The voluntary chapter 7 bankruptcy petition of Brown Iron & Metal, Inc. was filed on September 10, 1982. During 1979, approximately three years previous to filing its bankruptcy petition, the debtor and J.R.C., Inc., a Tennessee corporation in the business of railroad maintenance and construction, entered into an oral agreement for the construction of a spur line. The consideration for the construction, commenced during 1979 and completed on or about February 1, 1980, was to be $20,000.00. (Testimony of Homer I. Jerrolds at 17.) With the exception of one culvert, all of the materials for the construction were furnished by J.R.C., Inc. No payment was *428 received from the debtor by J.R.C., Inc. upon its completion of construction of the spur line. In fact, no payment whatsoever has ever been credited against the debtor's obligation to J.R.C., Inc.

At the time of the completion of the spur line, the debtor had an option to purchase the 2.71-acre tract at issue for $30,000.00. Defendant Homer I. Jerrolds (Jerrolds), a principal of J.R.C., Inc., was interested in acquiring this property.
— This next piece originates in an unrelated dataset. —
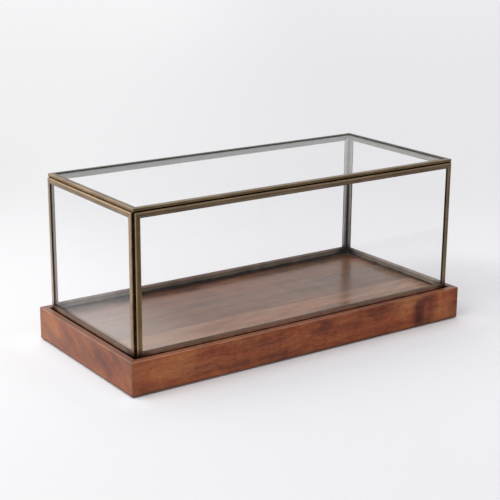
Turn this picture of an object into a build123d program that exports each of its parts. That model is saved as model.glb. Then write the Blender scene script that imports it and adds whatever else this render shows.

The debtor and Jerrolds, representing J.R.C., Inc., orally agreed the debtor's obligation to J.R.C., Inc. would be extinguished in exchange for the transfer of the tract to Jerrolds, provided that Jerrolds would furnish a $10,000.00 downpayment to enable the debtor to purchase the property.[1] Pursuant to this agreement, Jerrolds issued his check in the amount of $10,000.00 payable to the order of the debtor Brown Iron & Metal, Inc. (Collective Exhibit 3.) Debtor exercised its option to purchase and obtained a warranty deed to the property from Frank S. Cleckler. The warranty deed, dated March 5, 1980, was recorded on April 8, 1980, in the Register's Office for Hamblen County.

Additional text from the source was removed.